Thailand is a small component of the MSCI-EM, which Morgan Stanley Capital International says is tracked by funds holding $1.835 trillion of assets as of June 2018. The EM index trails only MSCI World at $3.6 trillion, EAFE (Europe, Australasia and Far East) at $2.23 trillion, and ACWI (All Country World Index) at $4.42 trillion. The figures include passive and active funds.

We assume that 100% of the passive funds that track MSCI EM and 10% of active funds will adjust their weighting following the March changes. This gets us anywhere between 18 billion and 90 billion baht in potential fund inflows if the weighting for Thailand is increased by 10 to 50 basis points.

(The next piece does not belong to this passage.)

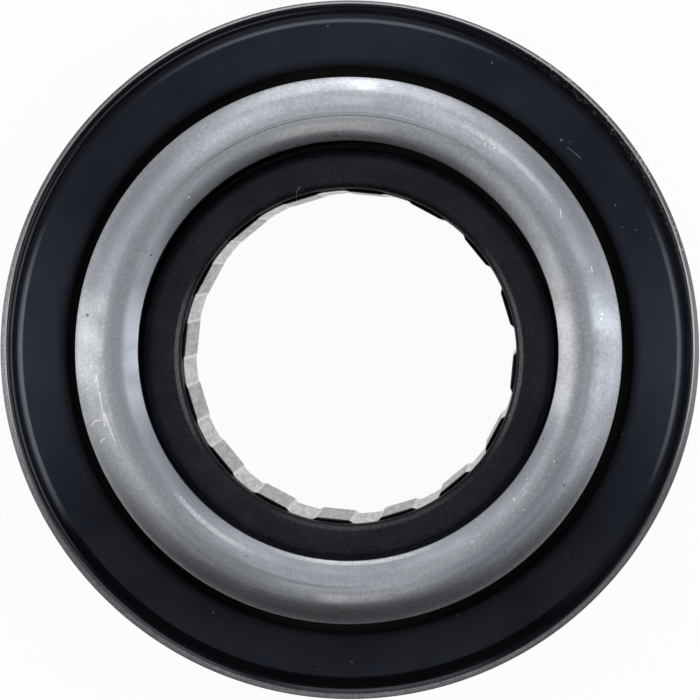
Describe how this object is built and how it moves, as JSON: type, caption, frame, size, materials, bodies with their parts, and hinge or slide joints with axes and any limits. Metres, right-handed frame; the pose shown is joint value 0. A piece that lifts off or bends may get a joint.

Looking at the relationship between institutional buying and SET index movement from 2014 to the end of 2018, for every 50 billion baht of total institutional buying, the SET index moves by 132 points. Of course, local institutional and retail selling could counter a large portion of foreign buying -- thus mitigating the positive effect on the SET index.

China A-shares and Saudi Arabia: MSCI gives, but it takes away too. We estimate that the inclusion of Saudi Arabia (by June 2019) and the phasing in of China A-shares could result in a loss of up to 500 basis points for other members of MSCI-EM. Therefore, even if Thailand's MSCI weight increases to 3%, it could come back down to 2.85% by year-end.

Conclusion: Although we see a strong risk of a further SET EPS downgrade due to provisioning expenses, we believe the market will shrug this off as the increasingly benign global macro environment lifts sentiment. Nonetheless, we believe it would be difficult for the index to rise significantly above 1,800 given increasing headwinds from MSCI rebalancing in mid-2019, a potential decline in crude oil price in the second half of the year, and growing domestic uncertainties over 2020.

We believe that telecoms, banks, commerce and contractors/construction materials should continue to outperform the market in the near term. Our top picks include INTUCH, DTAC, TRUE, CPALL, BJC, ROBINS, KBANK, BBL, TMB, SCC, CK and STEC.